Suatu hari, saya kedatangan tiga orang Afghanistan. Saya tanyakan, mengapa kaum
muslimin di Afghanistan saling berperang? Mereka menjawab: mereka berperang
karena berijtihad seperti ummul mu'minin 'Aisyah yang memerangi 'Ali dalam
perang Jamal. Kalau benar dapat dua pahala dan kalau salah dapat satu.
Dan
saya dengar, koran-koran Jakarta pun telah memuat keyakinan mereka ini. Kaum
Thaliban di Afghanistan, yang punya pendapat seperti ini, yang mengurung dan
tidak membolehkan wanita bekerja atau sekolah bukanlah Syi'ah, tetapi kaum
Wahabi!
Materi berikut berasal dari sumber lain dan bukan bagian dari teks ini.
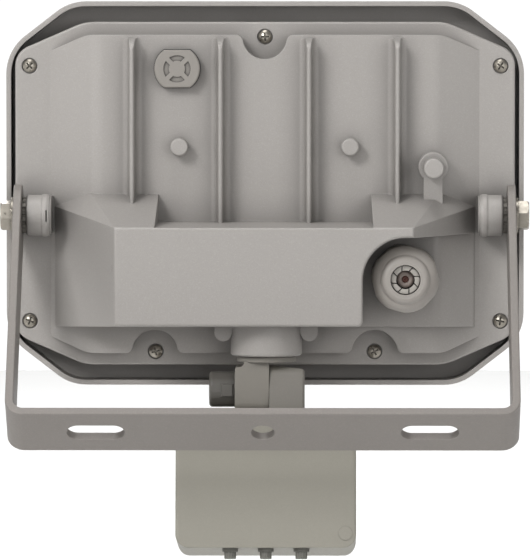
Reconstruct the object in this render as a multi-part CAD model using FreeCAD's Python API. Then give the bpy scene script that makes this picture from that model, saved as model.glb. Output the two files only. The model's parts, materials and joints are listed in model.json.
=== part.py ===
import FreeCAD, Part
import math
import os

# Outdoor LED floodlight with a passive-infrared motion sensor hanging under it, on a bent U bracket.
# Millimetres. The lamp stands upright: +Z is up, the light shines towards -Y and the bracket is
# behind it, towards +Y. Shapes are drawn about the middle of the rear casting's flange, whose rear
# face is y = 0, and are moved at the end so that the origin is the centre of the bracket's middle
# hole on the face that meets the wall.

Vector = FreeCAD.Vector
X_AXIS = Vector(1, 0, 0)
Y_AXIS = Vector(0, 1, 0)
Z_AXIS = Vector(0, 0, 1)

# Front frame: a shallow cast tray with a window
frame_half_w = 96.0
frame_half_h = 71.2
frame_cut_w = 23.6
frame_cut_h = 18.2
frame_corner_r = 17.8
frame_wall = 1.8
frame_front_y = -16.0
frame_rear_y = -2.0
lip_t = 2.5
window_half_w = 77.0
window_half_h = 48.0
window_corner_r = 8.0
frame_edge_r = 2.0
frame_post_r = 3.9

# Glass and its gasket
glass_half_w = 80.5
glass_half_h = 51.5
glass_corner_r = 6.0
glass_rear_y = -10.2
glass_t = 2.9
gasket_reach = 1.7
gasket_lip = 2.3

# LED board, the sheet behind it and the reflector in front
led_rear_y = 2.9
led_front_y = 1.3
led_board_half_w = 61.5
led_board_half_h = 49.6
plate_half_w = 65.5
plate_half_h = 50.0
plate_screws = [(58, 46.2), (-58, 46.2), (58, -47.2), (-58, -47.2), (14, 46.2), (0, -47.2)]
lead_hole = (20.0, -20.0)
lead_hole_r = 3.5
led_columns = 10
led_rows = 7
led_pitch_x = 10.0
led_pitch_z = 12.0
led_w = 3.5
led_h = 2.8
led_t = 0.8
reflector_front = (79.2, 50.2)
reflector_rear = (53.0, 42.0)
reflector_wall = 0.8

# Rear casting: flange, raised body with sloping sides, and the wall that grips the glass
flange_half_w = 92.6
flange_half_h = 63.6
flange_cut_w = 25.7
flange_cut_h = 11.2
flange_top_r = 17.0
flange_side_r = 7.8
flange_t = 4.0
step_inset = 4.8
panel_y = 8.0
slope_start = 62.4
slope_foot = 79.4
slope_round_r = 12.0
seat_y = -9.5
seat_half_w = 82.5
seat_half_h = 53.5
casting_t = 3.5

# Screws that hold the front frame to the casting
screw_places = [
    (87.25, 47.3),
    (-87.25, 47.3),
    (87.25, -47.3),
    (-87.25, -47.3),
    (0.0, 58.1),
    (40.6, -58.6),
    (-40.6, -58.6),
]
screw_notches = [(0.0, 58.1, 8.2), (40.6, -58.6, 8.5), (-40.6, -58.6, 8.5)]
notch_fillet = 2.5
notch_wall = 2.0
m3_r = 1.5
m3_clear_r = 1.7
m3_head_r = 2.5
m3_head_h = 1.9
counterbore_r = 2.9
counterbore_depth = 0.7

# Cooling ribs and plain casting bosses on the panel
rib_xs = (-48.9, -16.3, 16.3, 48.9)
rib_crest_y = 17.2
rib_crest_t = 1.7
rib_foot_t = 2.5
rib_top_z = 58.0
rib_slope_len = 2.6
rib_foot_fillet = 2.4
rib_nose_r = 3.0
rib_end_r = 2.6
pin_x = 31.5
pin_z = 17.6
pin_r = 3.3
pin_top_y = 14.0
pin_edge_r = 0.7
stepped_x = -62.1
stepped_z = 10.2
stepped_ring_r = 5.6
stepped_ring_y = 13.0
stepped_pin_r = 3.7
stepped_pin_y = 28.0
stepped_neck_w = 7.0

# Driver box
box_rear_y = 40.0
box_half_w = 78.3
box_rear_half_w = 54.4
hip_x = 64.3
hip_foot_z = -4.6
box_bottom_z = -47.1
box_bottom_foot_z = -49.4
shoulder_foot_z = 0.1
shoulder_top_z = -11.05
middle_foot_z = -9.9
middle_half_w = 39.8
middle_draft = 0.6
box_wall = 3.0
box_edge_r = 1.0
pocket_half_w = 69.5
pocket_rear_w = 52.0
pocket_ramp_w = 63.4
pocket_top_z = -14.2

# Driver circuit board inside the box
board_x = (-30.0, 56.0)
board_z = (-38.0, -14.6)
board_y = 9.0
board_t = 1.6
driver_posts = [(53.0, -26.0), (-20.0, -17.5)]
driver_post_r = 3.0
terminal_x = -25.5
terminal_pitch = 5.0
terminal_low_z = -35.0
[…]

Sebaliknya kaum Syi'ah juga berpendapat bahwa banyak pula sahabat yang
mulia, yang harus diteladani kaum muslimin. Al-Qur'an juga menyebutkan bahwa
diantara para sahabat ada yang 'kufur' dan 'munafik'. (Termasuk ayat-ayat
terakhir bacalah At-Taubah ayat 48, 97).
Banyak sekali hadits-hadits seperti hadits Al-Haudh, diantaranya tercatat dalam Shahih Bukhari dan Muslim. Mereka membenarkan ayat Al-Qur'an tersebut dan menceritakan adanya sekelompok sahabat digiring ke neraka dan tatkala ditanya Rasul, ada suara yang menjawab "Engkau tidak mengetahui apa yang mereka lakukan sesudahmu". Ahli-ahli sejarah kita dengan gamblang menggambarkan ulah beberapa sahabat tersebut. Apakah pandangan Syi;ah tersebut 'kufur' atau 'sesat'? Apakah mereka harus dikafirkan karena keyakinan mereka itu? Kita boleh menyesali perbedaan itu, tetapi perbedaan ini menyangkut masalah cabang agama bukan pokok, bukan ushuluddin.